Каждый раз, когда в литературе идет поиск тематического разнообразия, стилевой широты, писатели неизбежно обращаются к письму, которое предрасполагает к разнотемью, многожанровости, стилистической подвижности. Конечно, и в житейской переписке каждая эпоха накладывает свои неписаные ограничения. Мир эпистолярной действительности существенно разнится от века к веку и даже от десятилетия к десятилетию. Формула «Это — не для письма» в каждую эпоху и в каждой среде наполняется иным содержанием. В древнегреческом риторическом сочинении «О слоге» говорится: «Нужно знать, что для писем существует не только свой стиль, но и свой предмет речи». Однако в последующие эпохи «философические письма» и «письма к ученому соседу» никого не удивляли. Более того, сочетание бытовых новостей, просьб, поручений, расспросов с наблюдениями о мире и человеке придает немеркнущее очарование письмам как великих людей, так и простых корреспондентов минувших эпох. Письмо предоставляло запасы тематической и стилевой свободы, «болтовни», т. е. легкости перехода с предмета на предмет независимо от его значительности. Эту открытость разным жанрам бытовое письмо передавало своим литературным потомкам. Русский эстетик начала XIX в. П. Е. Георгиевский разъяснял: «Под посланием собственно разумеется философское или литературное письмо в стихах. Содержанием его бывает изображение различных чувствований, мыслей, а иногда и описание происшествий и вообще все, что входит в состав обыкновенных писем… Каждый род стихотворений имеет особенное свойство: ода — торжественность, песня — нежность, басня — простоту, сатира — колкость, элегия — уныние и т. д. В одном только послании (эпистоле) многие роды смешиваются вместе: ибо оно может быть страстным и поучительным, шутливым, печальным и нередко язвительным».
Письмо протоколирует обстоятельства своего написания и сохраняют их для будущего.

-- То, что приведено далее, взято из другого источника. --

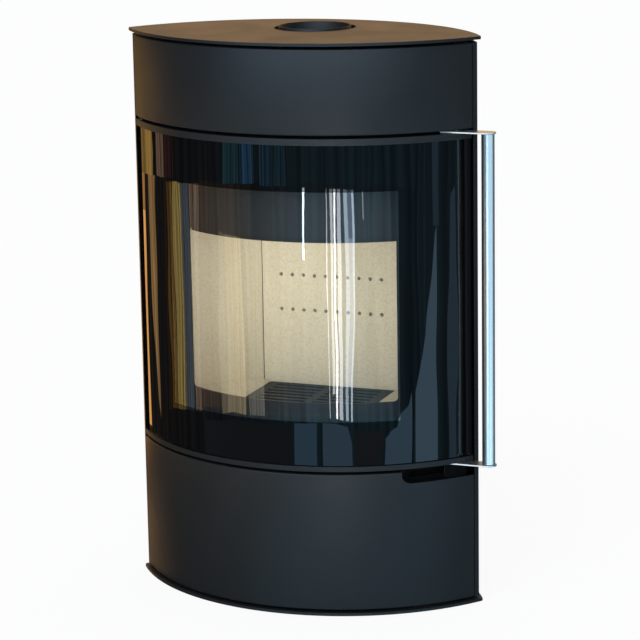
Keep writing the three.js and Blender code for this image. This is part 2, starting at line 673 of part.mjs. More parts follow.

Полнота даже не эпохи, не года, не дня, а минуты навечно запечатлена в нем:
«А с Черной Грязи ехал без ямщика, для того, что он убежал в лес. — В самое сие время прогремел здесь гром. Все утро лил сильный дождь. А вот и еще дождь, а я хотел ехать к Майкову. — Сильный гром. Льет величайший дождь, остался я. Дождь отнимает силы писать. Где я эдак переучился врать? Мне много писать важного, а я мелю чепуху…» (М. Н. Муравьев — Н. А. Муравьеву).
«Милый друг Аня, пишу тебе в 8 часов вечера, а сам падаю от усталости. Никогда я больше не страдал усталостью и бессилием, как в эту минуту. Голова кружится, в глазах рябит. Пишу и не вижу, что пишу». (Ф. М. Достоевский — А. Г. Достоевской).
Вот эта способность письма стенографировать мельчайшие душевные движения и объясняет вторжение эпистолярной формы в художественную прозу, когда психология персонажа интересовала литературу больше, чем фабула (например, у С. Ричардсона и Ж.?Ж. Руссо).
С этой притягательной для литературы особенностью письма связана и еще одна: письмо часто содержит в себе замечания о себе самом (помните, у пушкинской Татьяны: «Кончаю! Страшно перечесть…»?), оно, как принято говорить, обнажает свою структуру. Когда литература осваивает новые для себя формы, она делает их предметом самоанализа. И тут?то неизбежно возникает воспоминание о письме. Так, опыты русского свободного стиха в XIX — начале XX в. часто связаны с реальными почтовыми отправлениями.
Мотив переписки и особая идейно-эстетическая нагрузка эпистолярного жанра сохраняют свое значение и в современной литературе (Д. А. Гранин «Картина», Ю. В. Бондарев «Берег», «Выбор», Ю. В. Давыдов «Две связки писем», С. П. Залыгин «После бури» и др.).
В письме литература видит как бы свою микромодель. Ведь основные принципы композиции письма и литературы сходны.